Yes, there probably is.
Acetylene is made to burn primarily just to get really hot. My guess is that your application is a lot more sophisticated than straight burning. Commercial acetylene is extremely well made for its intended use. It may not be as suitable in a much more sophisticated operation. Examples: 1. We use a ruler in the office and micrometers in the shop. The rulers are much more than accurate enough for office use but you cannot use them to measure to hundredths in the shop. 2. We use extremely pure ‘reagent grade’ materials in the lab but in the plant we use the same chemical in the much less expensive commercial / industrial/ etc. grade.
Stainless steel is also a chemical compound. It is made so that the surface oxidizes and it becomes ‘stainless’. Not all of it becomes equally stainless at an equal rate.

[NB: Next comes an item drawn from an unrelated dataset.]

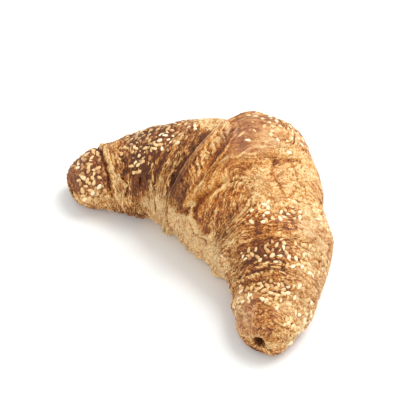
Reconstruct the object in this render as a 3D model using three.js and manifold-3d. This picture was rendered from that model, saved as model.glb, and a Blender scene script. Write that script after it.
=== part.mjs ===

Figure that for acetylene and stainless steel in their intended uses you need a quality value of 50. (That’s just a number I picked – doesn’t mean anything.) Anyway, these products are made with quality values in the 80’s and 90’s. No matter how bad any individual batch is it will still be much better than required. Now you come along and you need a value of 85. Sometimes you get 95 and sometimes you get 80 in your tanks of gas.
Having said this, the first thing I would look at if I were you is the regulators. Have them checked and see how accurate they are. While you are doing this you could also examine your studio for sources of heating and cooling; breezes, sun coming in windows, furnaces that kick in and out creating drafts. Are results different first thing in the morning compared with the mid afternoon? Does what it is resting on work as a heat sink? Does it make a difference if you preheat the material? (The first time in the morning you are working on cold material and heating it rapidly. As you continue to work you are preheating adjoining areas and actually heating them more slowly, over a longer time. Also, as you move left to fight then the areas at the top and bottom of you working area get heated then cooled before the final heating.)